**** Dataset content

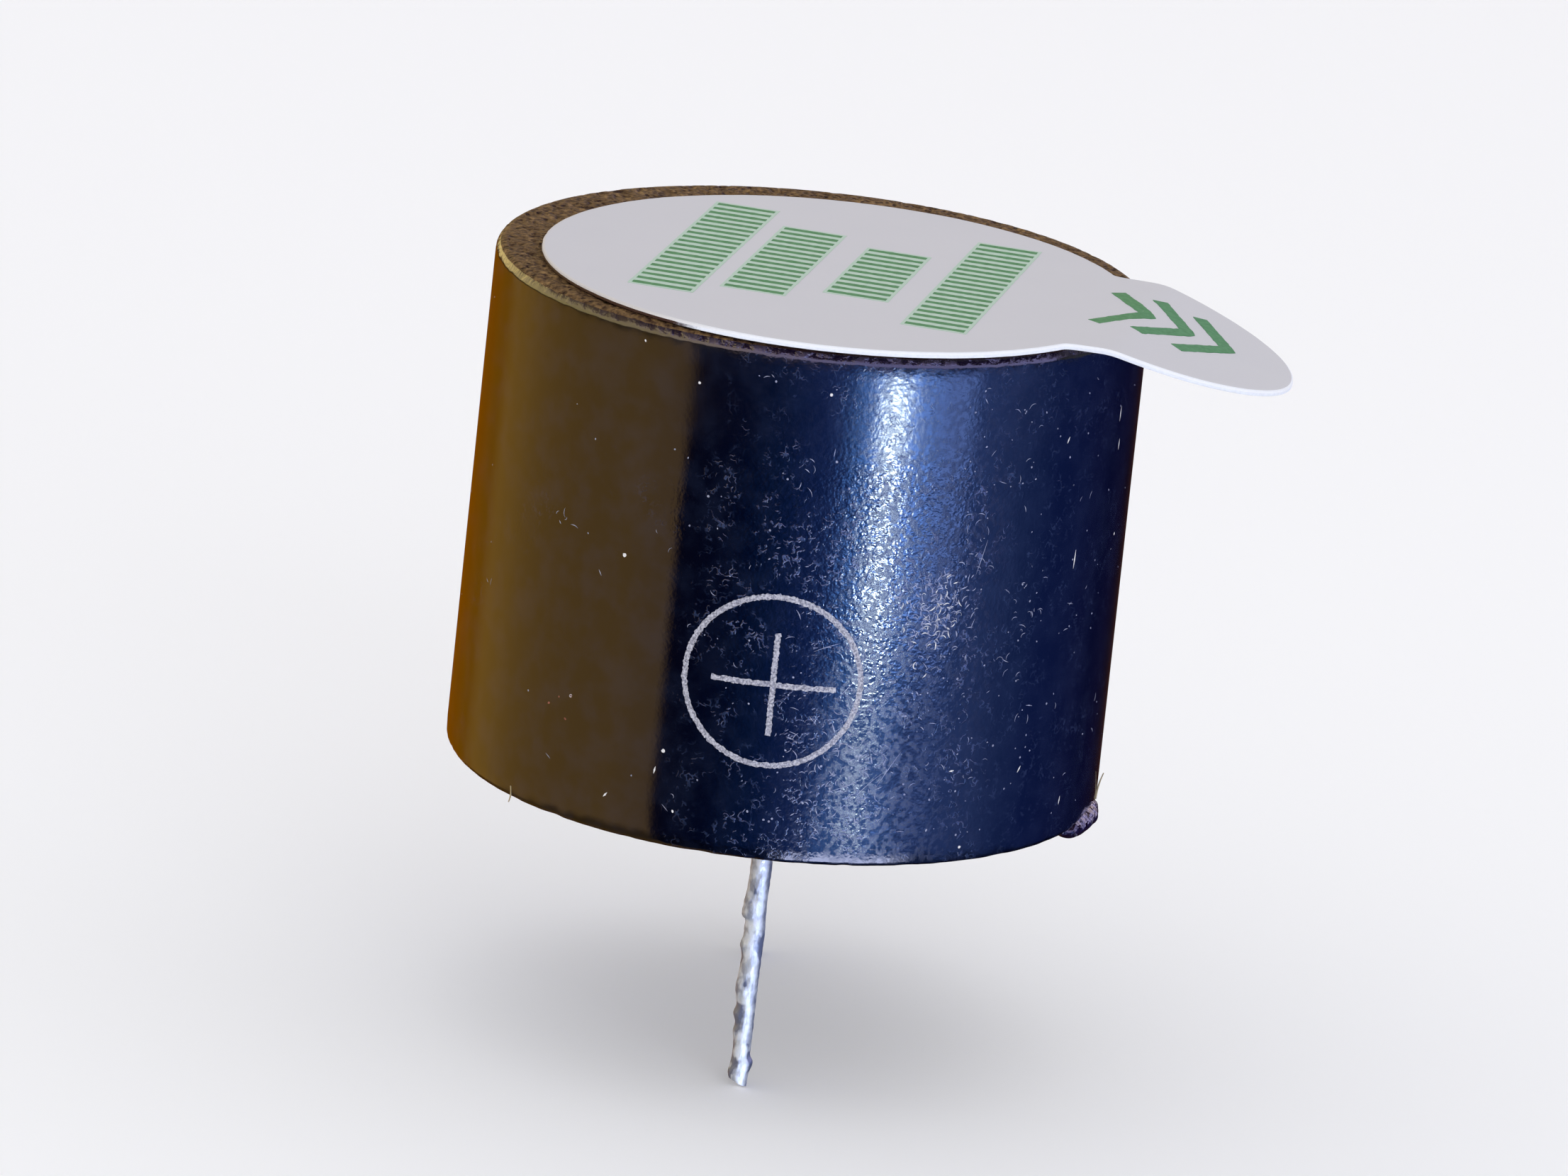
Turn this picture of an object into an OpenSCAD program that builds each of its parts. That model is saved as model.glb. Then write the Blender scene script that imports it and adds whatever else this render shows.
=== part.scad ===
// Magnetic buzzer with a built-in drive circuit.
// A moulded cup holds a resonance chamber, a steel diaphragm, a ring magnet, a coil on an
// iron pole and a one-transistor oscillator board. Resin closes the cup from below around
// two wire pins, and a wash seal with a pull tab is stuck over the sound hole.
//
// Millimetres. The origin is the centre of the seating plane, which is the housing's lower
// rim. +Z is up, -Y is the positive pin's side, and the pull tab points towards +X.

/* [Housing] */
// Outer diameter at the lower rim
body_d = 12; // [11.8:0.1:12.6]
// Height from the lower rim to the top face
body_h = 9.4; // [9.2:0.1:10.2]
// Mould draft, as the loss of radius from the rim to the top
draft = 0.06; // [0.02:0.02:0.1]
// Thickness of the side wall at the lower rim
wall = 0.7; // [0.6:0.05:0.8]
// Thickness of the top
top_t = 0.8; // [0.6:0.1:1]
// Rounding of the top edge
top_edge_r = 0.2; // [0.1:0.05:0.3]
// Rounding of the outer edge of the lower rim
rim_edge_r = 0.1; // [0.05:0.05:0.15]
// Diameter of the resonance chamber above the diaphragm
chamber_d = 9.6; // [9.2:0.1:9.8]
// Diameter of the sound hole
sound_hole_d = 2.2; // [1.6:0.1:3]

/* [Sounding parts] */
// Thickness of the diaphragm
diaphragm_t = 0.08; // [0.06:0.01:0.12]
// Diameter of the armature disc on the diaphragm
armature_d = 3.4; // [2.8:0.1:4]
// Thickness of the armature disc
armature_t = 0.35; // [0.2:0.05:0.5]
// Gap between the pole's end and the diaphragm
air_gap = 0.35; // [0.2:0.05:0.5]
// Wall of the support ring, around the magnet and around the diaphragm
ring_wall = 0.4; // [0.3:0.05:0.45]
// Thickness of the support ring's lip, which carries the diaphragm
lip_t = 0.5; // [0.4:0.05:0.6]
// How far the lip reaches in under the diaphragm
lip_w = 0.5; // [0.4:0.05:0.6]
// Free height above the diaphragm inside the support ring
rim_room = 0.2; // [0.15:0.05:0.3]

/* [Magnet, pole and yoke] */
// Height of the ring magnet
magnet_h = 2.6; // [2.4:0.1:2.8]
// Thickness of the yoke plate
yoke_t = 0.8; // [0.7:0.05:1]
// Diameter of the iron pole
pole_d = 2; // [1.8:0.1:2.2]
// Diameter of the pole's rivet tail
tail_d = 1.2; // [1:0.1:1.4]
// Depth of the countersink that the tail is riveted into
rivet_sink = 0.25; // [0.2:0.05:0.35]

/* [Coil] */
// Radial thickness of the drive winding
drive_build = 0.9; // [0.7:0.05:1]
// Radial thickness of the feedback winding around it
feedback_build = 0.8; // [0.6:0.05:0.85]
// Height of both windings
coil_h = 2.35; // [2:0.05:2.4]
// Space under the windings for their lead-outs
coil_lift = 0.2; // [0.16:0.02:0.3]
// Diameter of the enamelled wire where it leads out
wire_d = 0.1; // [0.08:0.01:0.12]
// Room for the lead-outs between the windings and the magnet
coil_room = 0.5; // [0.45:0.05:0.6]
// Diameter of the lead-out holes in the yoke plate and the board
lead_hole_d = 0.4; // [0.3:0.05:0.4]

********

• **What you will do**
Exactly as written, please reproduce the lines from the first line of the data to the line containing "sound_hole_d = 2.2; // [1.6:0.1:3]", inclusive, and nothing else.

• **Result for this task**
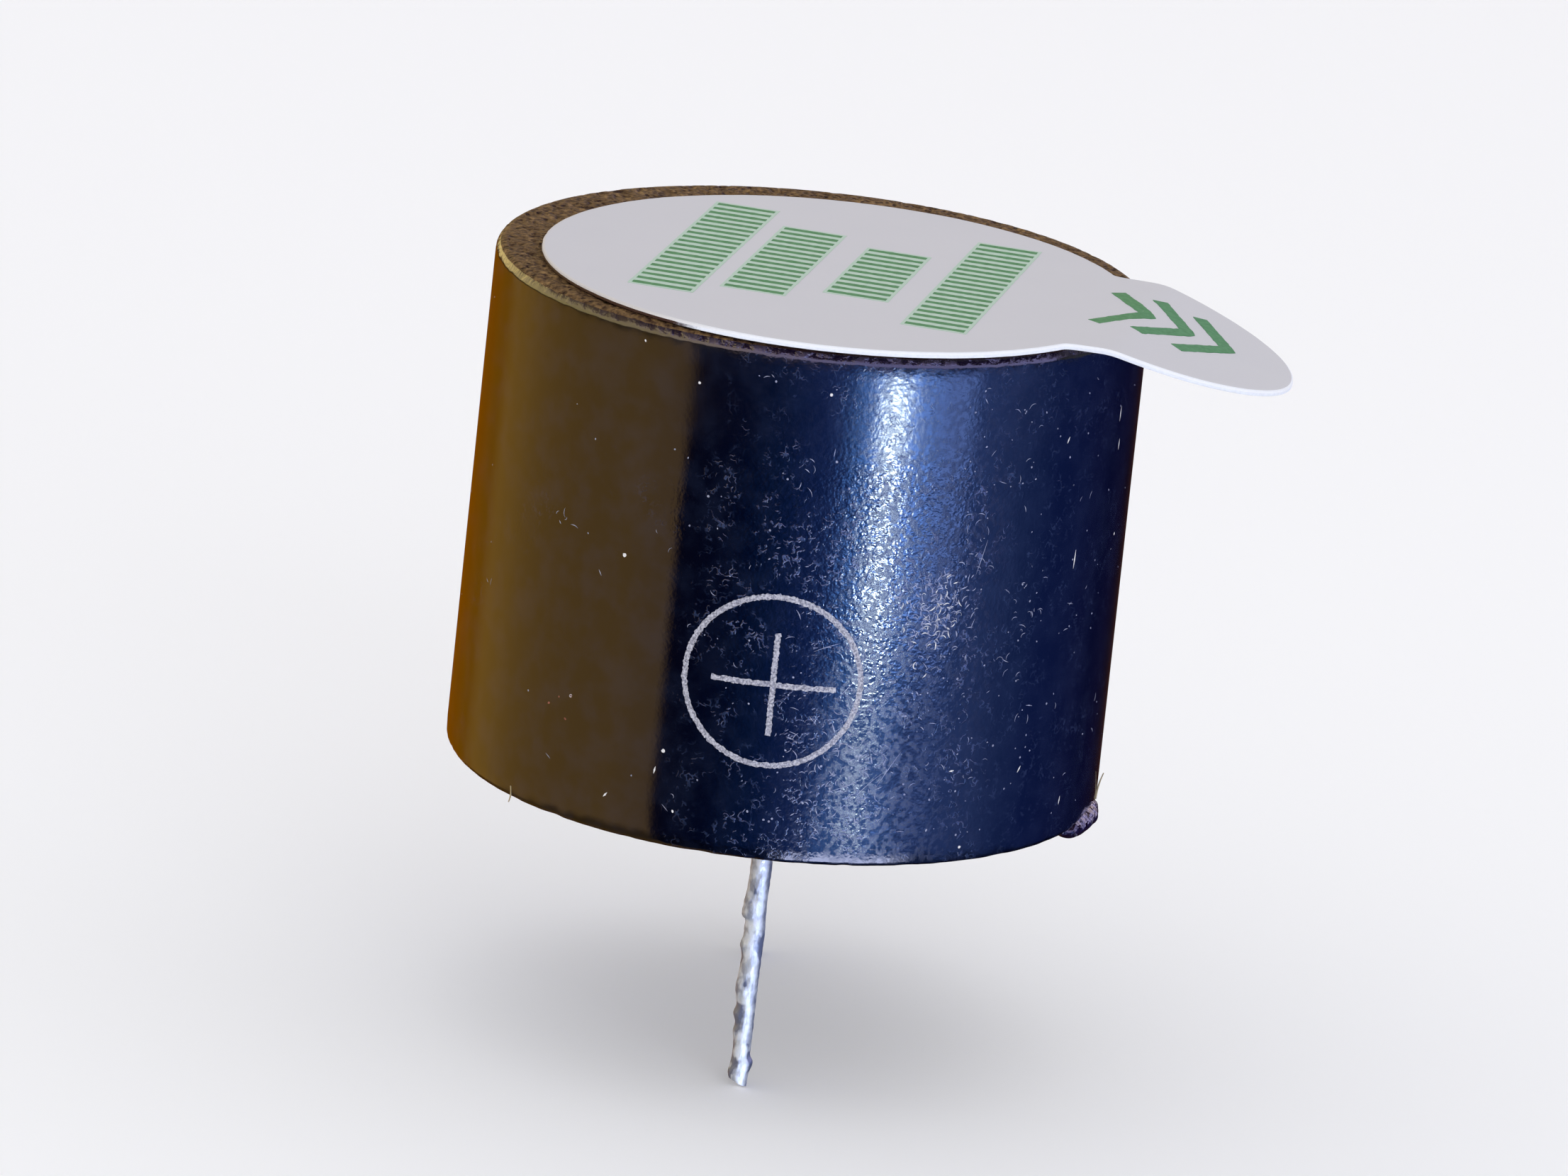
Turn this picture of an object into an OpenSCAD program that builds each of its parts. That model is saved as model.glb. Then write the Blender scene script that imports it and adds whatever else this render shows.
=== part.scad ===
// Magnetic buzzer with a built-in drive circuit.
// A moulded cup holds a resonance chamber, a steel diaphragm, a ring magnet, a coil on an
// iron pole and a one-transistor oscillator board. Resin closes the cup from below around
// two wire pins, and a wash seal with a pull tab is stuck over the sound hole.
//
// Millimetres. The origin is the centre of the seating plane, which is the housing's lower
// rim. +Z is up, -Y is the positive pin's side, and the pull tab points towards +X.

/* [Housing] */
// Outer diameter at the lower rim
body_d = 12; // [11.8:0.1:12.6]
// Height from the lower rim to the top face
body_h = 9.4; // [9.2:0.1:10.2]
// Mould draft, as the loss of radius from the rim to the top
draft = 0.06; // [0.02:0.02:0.1]
// Thickness of the side wall at the lower rim
wall = 0.7; // [0.6:0.05:0.8]
// Thickness of the top
top_t = 0.8; // [0.6:0.1:1]
// Rounding of the top edge
top_edge_r = 0.2; // [0.1:0.05:0.3]
// Rounding of the outer edge of the lower rim
rim_edge_r = 0.1; // [0.05:0.05:0.15]
// Diameter of the resonance chamber above the diaphragm
chamber_d = 9.6; // [9.2:0.1:9.8]
// Diameter of the sound hole
sound_hole_d = 2.2; // [1.6:0.1:3]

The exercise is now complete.